Metadata-Version: 2.1
Name: liblinear-official
Version: 2.43.0
Summary: Python binding of LIBLINEAR
Home-page: https://www.csie.ntu.edu.tw/~cjlin/liblinear
Author: ML group @ National Taiwan University
Author-email: cjlin@csie.ntu.edu.tw
License: UNKNOWN
Description: -------------------------------------
        --- Python interface of LIBLINEAR ---
        -------------------------------------
        
        Table of Contents
        =================
        
        - Introduction
        - Installation via PyPI
        - Installation via Sources
        - Quick Start
        - Quick Start with Scipy
        - Design Description
        - Data Structures
        - Utility Functions
        - Additional Information
        
        Introduction
        ============
        
        Python (http://www.python.org/) is a programming language suitable for rapid
        development. This tool provides a simple Python interface to LIBLINEAR, a library
        for support vector machines (http://www.csie.ntu.edu.tw/~cjlin/liblinear).
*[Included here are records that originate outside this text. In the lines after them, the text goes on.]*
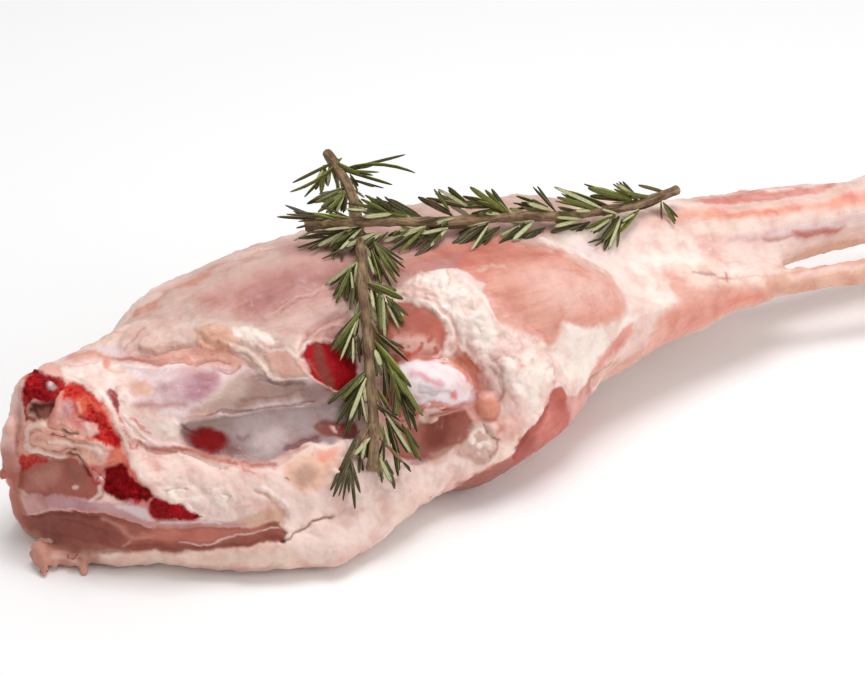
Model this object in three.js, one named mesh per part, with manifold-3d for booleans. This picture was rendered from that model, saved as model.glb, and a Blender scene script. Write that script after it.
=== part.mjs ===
// Raw leg of lamb, hip end to hock, lying on its outer side with two rosemary sprigs on top.
// Millimetres, +Z up, +X from the hip end towards the hock, -Y the near side where the tendon runs.
import * as THREE from "three";
import { ImprovedNoise } from "three/addons/math/ImprovedNoise.js";
import { mergeVertices } from "three/addons/utils/BufferGeometryUtils.js";
import Module from "manifold-3d";

const wasm = await Module();
wasm.setup();

const { clamp, lerp } = THREE.MathUtils;
const at = (x, y, z) => new THREE.Vector3(x, y, z);

// ---------- shapes as distance functions: negative inside, positive outside ----------

// Two shapes joined, or one cut from the other, with a crease rounded over about the soft length.
function join(a, b, soft) {
  const h = clamp(0.5 + (0.5 * (b - a)) / soft, 0, 1);
  return lerp(b, a, h) - soft * h * (1 - h);
}
const cut = (a, b, soft) => -join(-a, b, soft);

// An ellipsoid: half sizes along its own axis, across it, and upwards.
function lobe({ centre, along = at(1, 0, 0), half }) {
  const turn = new THREE.Quaternion().setFromUnitVectors(along.clone().normalize(), at(1, 0, 0));
  const p = at(0, 0, 0);
  return (point) => {
    p.copy(point).sub(centre).applyQuaternion(turn);
    const near = Math.hypot(p.x / half.x, p.y / half.y, p.z / half.z);
    const far = Math.hypot(p.x / half.x ** 2, p.y / half.y ** 2, p.z / half.z ** 2);
    return far < 1e-9 ? -half.z : (near * (near - 1)) / far;
  };
}

// A rounded strand through some points, its radius changing evenly from point to point.
function strand(points, radii) {
  const side = at(0, 0, 0);
  const offset = at(0, 0, 0);
  return (point) => {
    let best = Infinity;
    for (let i = 0; i + 1 < points.length; i++) {
      side.subVectors(points[i + 1], points[i]);
      offset.subVectors(point, points[i]);
      const share = clamp(offset.dot(side) / side.lengthSq(), 0, 1);
      const gap = offset.addScaledVector(side, -share).length() - lerp(radii[i], radii[i + 1], share);
      best = Math.min(best, gap);
    }
    return best;
  };
}

// ---------- the leg's sections, square to X ----------

const SECTION_KEYS = ["near", "far", "under", "widest", "top", "lean"];
const SECTIONS = [
  { x: -230, near: -34, far: 8, under: -4, widest: 30, top: 73, lean: 8 },
  { x: -190, near: -44, far: 22, under: -5, widest: 28, top: 78, lean: 14 },
  { x: -145, near: -62, far: 36, under: -5, widest: 22, top: 82, lean: 22 },
  { x: -95, near: -82, far: 54, under: -5, widest: 18, top: 89, lean: 28 },
  { x: -45, near: -68, far: 68, under: -5, widest: 22, top: 97, lean: 24 },
  { x: 5, near: -56, far: 75, under: -4, widest: 28, top: 99, lean: 18 },
  { x: 50, near: -36, far: 72, under: 0, widest: 36, top: 95, lean: 12 },
  { x: 95, near: -14, far: 62, under: 13, widest: 45, top: 85, lean: 6 },
  { x: 140, near: 0, far: 50, under: 23, widest: 48, top: 75, lean: 2 },
  { x: 190, near: 6, far: 41, under: 29, widest: 48, top: 67, lean: 0 },
  { x: 240, near: 6, far: 38, under: 31, widest: 47, top: 63, lean: 0 },
  { x: 330, near: 6, far: 38, under: 31, widest: 47, top: 63, lean: 0 },
];
const ROUND_POWER = 2;
const FLAT_POWER = 2.8;

// A smooth curve through the sections, so that every size changes without a corner.
function sectionAt(x) {
  const last = SECTIONS.length - 2;
  let i = 0;
  while (i < last && x > SECTIONS[i + 1].x) i++;
  const a = SECTIONS[Math.max(i - 1, 0)];
  const b = SECTIONS[i];
  const c = SECTIONS[i + 1];
  const d = SECTIONS[Math.min(i + 2, last + 1)];
  const span = c.x - b.x;
  const t = clamp((x - b.x) / span, 0, 1);
  const section = {};
  for (const key of SECTION_KEYS) {
    const rise = c[key] - b[key];
    const slopeB = (span * (c[key] - a[key])) / (c.x - a.x);
    const slopeC = (span * (d[key] - b[key])) / (d.x - b.x);
    const bend = slopeB + slopeC - 2 * rise;
    section[key] = b[key] + t * (slopeB + t * (rise - slopeB - bend + t * bend));
  }
  return section;
}

function thighAndShank(p) {
  const s = sectionAt(p.x);
  const upper = p.z > s.widest;
  const height = upper ? s.top - s.widest : s.widest - s.under;
  const rise = (p.z - s.widest) / height;
  const halfWidth = (s.far - s.near) / 2;
  const middle = (s.far + s.near) / 2 + s.lean * (upper ? clamp(rise, 0, 1.3) : 0);
  const across = (p.y - middle) / halfWidth;
  const power = upper ? ROUND_POWER : FLAT_POWER;
  const size = (Math.abs(across) ** power + Math.abs(rise) ** power) ** (1 / power);
  return (size - 1) * Math.min(halfWidth, height);
}

// ---------- what stands out of the leg and what is cut into it ----------

const MUSCLES = [
  // rump on the far side, by the hip
  { soft: 16, shape: lobe({ centre: at(-101, 31, 59), along: at(1, 0.32, 0.1), half: at(51, 32, 32) }) },
  // inner thigh, the broad dome on top
  { soft: 14, shape: lobe({ centre: at(-58, 16, 66), along: at(1, 0.25, 0.1), half: at(64, 38, 33) }) },
  // long inner muscle running down to the knee
  { soft: 9, shape: lobe({ centre: at(26, -12, 68), along: at(1, -0.12, -0.14), half: at(60, 31, 26) }) },
  // outer thigh, bulging out below the fat near the knee
  { soft: 6, shape: lobe({ centre: at(8, -38, 27), along: at(1, 0.22, 0.1), half: at(58, 30, 28) }) },
  // calf, running out into the tendon
  {
    soft: 18,
    shape: strand([at(34, -18, 44), at(104, -11, 43), at(150, -8, 40), at(190, -7, 36)], [32, 21, 14, 7.5]),
  },
  // shin muscle along the top of the shank
  { soft: 6, shape: lobe({ centre: at(175, 32, 54), along: at(1, -0.1, -0.04), half: at(98, 13, 15) }) },
];

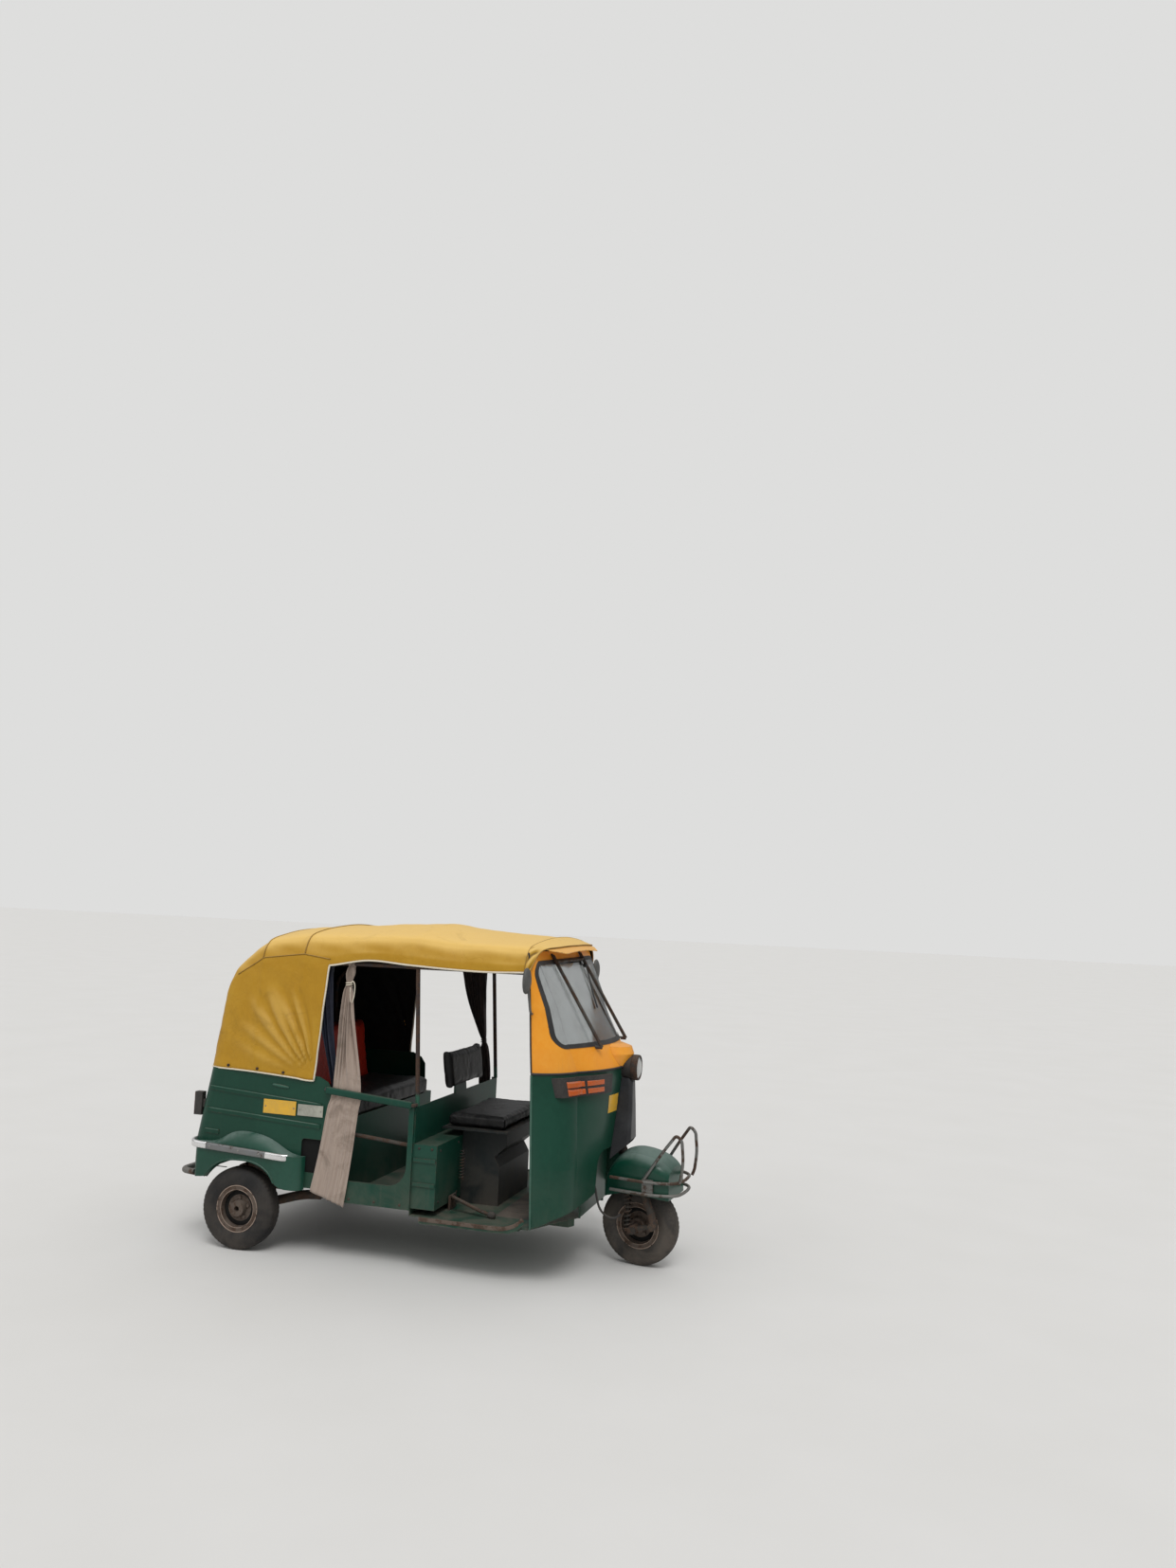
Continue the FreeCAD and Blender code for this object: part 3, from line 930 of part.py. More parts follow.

The
        interface is very easy to use as the usage is the same as that of LIBLINEAR. The
        interface is developed with the built-in Python library "ctypes."
        
        Installation via PyPI
        =====================
        
        To install the interface from PyPI, execute the following command:
        
        > pip install -U liblinear-official
        
        Installation via Sources
        ========================
        
        Alternatively, you may install the interface from sources by
        generating the LIBLINEAR shared library.
        
        Depending on your use cases, you can choose between local-directory
        and system-wide installation.
        
        - Local-directory installation:
        
            On Unix systems, type
        
            > make
        
            This generates a .so file in the LIBLINEAR main directory and you
            can run the interface in the current python directory.
            
            For Windows, the shared library liblinear.dll is ready in the
            directory `..\windows' and you can directly run the interface in
            the current python directory. You can copy liblinear.dll to the
            system directory (e.g., `C:\WINDOWS\system32\') to make it
            system-widely available. To regenerate liblinear.dll, please
            follow the instruction of building Windows binaries in LIBLINEAR
            README.
        
        - System-wide installation:
        
            Type
        
            > pip install -e .
        
            Please note that you must keep the sources after the installation.
        
            For Windows, to run the above command, Microsoft Visual C++ and
            other tools are needed.
        
            In addition, DON'T use the following FAILED commands
        
            > python setup.py install (failed to run at the python directory)
            > pip install .
        
        Quick Start
        ===========
        
        "Quick Start with Scipy" is in the next section.
        
        There are two levels of usage. The high-level one uses utility
        functions in liblinearutil.py and commonutil.py (shared with LIBSVM
        and imported by svmutil.py). The usage is the same as the LIBLINEAR
        MATLAB interface.
        
        >>> from liblinear.liblinearutil import *
        # Read data in LIBSVM format
        >>> y, x = svm_read_problem('../heart_scale')
        >>> m = train(y[:200], x[:200], '-c 4')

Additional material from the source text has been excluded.